Et puis il y a la mobilité. Plus le temps passe, plus le corps apprend à voler. Littéralement. Le grappin devient une extension du geste, les boucliers permettent de grimper, l’élan porte le joueur d’une falaise à l’autre. C’est aérien, grisant. Une réponse poétique à l’oppression du sol. Les combats, eux, sont plus terre à terre. Corrects, parfois frustrants. Le tir à distance manque de punch, mais le corps-à-corps propose une tension plus palpable, une chorégraphie de ruptures et de charges. Et toujours, l’Épice en arrière-plan. Présente. Tentante. Dangereuse. Je n’ai pas encore sondé les profondeurs du endgame. Il paraît qu’il exige des alliances, des guildes, des efforts collectifs. Seul, on s’essouffle vite. Le désert ne se conquiert pas isolé. Mais même avant d’y parvenir, Dune: Awakening offre des dizaines d’heures où l’on se perd avec bonheur. Des bases à découvrir, des épaves à piller, des tempêtes à fuir. Des fragments d’histoire qu’on relie seul, dans le vent.

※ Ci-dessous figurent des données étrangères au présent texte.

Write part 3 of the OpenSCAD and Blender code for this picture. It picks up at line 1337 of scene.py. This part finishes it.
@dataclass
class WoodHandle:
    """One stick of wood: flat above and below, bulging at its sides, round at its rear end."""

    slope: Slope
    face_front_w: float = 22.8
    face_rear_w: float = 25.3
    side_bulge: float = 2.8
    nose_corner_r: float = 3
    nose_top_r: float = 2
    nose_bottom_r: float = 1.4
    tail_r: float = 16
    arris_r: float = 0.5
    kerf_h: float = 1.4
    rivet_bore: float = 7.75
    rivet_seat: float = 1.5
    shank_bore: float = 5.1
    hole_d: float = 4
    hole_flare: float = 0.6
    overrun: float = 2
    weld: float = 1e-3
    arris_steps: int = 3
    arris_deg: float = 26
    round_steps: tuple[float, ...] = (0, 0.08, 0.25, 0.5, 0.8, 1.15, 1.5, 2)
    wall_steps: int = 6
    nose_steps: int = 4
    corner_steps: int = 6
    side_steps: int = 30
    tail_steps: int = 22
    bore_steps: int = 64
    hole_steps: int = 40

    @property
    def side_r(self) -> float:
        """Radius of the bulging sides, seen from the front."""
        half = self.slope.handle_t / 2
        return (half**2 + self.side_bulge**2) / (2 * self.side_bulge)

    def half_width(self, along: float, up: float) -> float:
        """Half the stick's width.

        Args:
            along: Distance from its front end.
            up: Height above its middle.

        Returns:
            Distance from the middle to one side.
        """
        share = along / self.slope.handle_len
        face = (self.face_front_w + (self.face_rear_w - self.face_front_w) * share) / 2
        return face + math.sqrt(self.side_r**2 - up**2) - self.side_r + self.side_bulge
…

Non, ce n’est pas un chef-d’œuvre. Ce n’est pas un jeu parfait. Mais c’est un lieu. Un vrai. Et les lieux, parfois, valent plus que les systèmes. Plus que les mécaniques. J’y retournerai. Parce qu’au fond, il y a quelque chose dans ce sable — quelque chose de vivant, de mouvant. Un appel qui surgit du sol.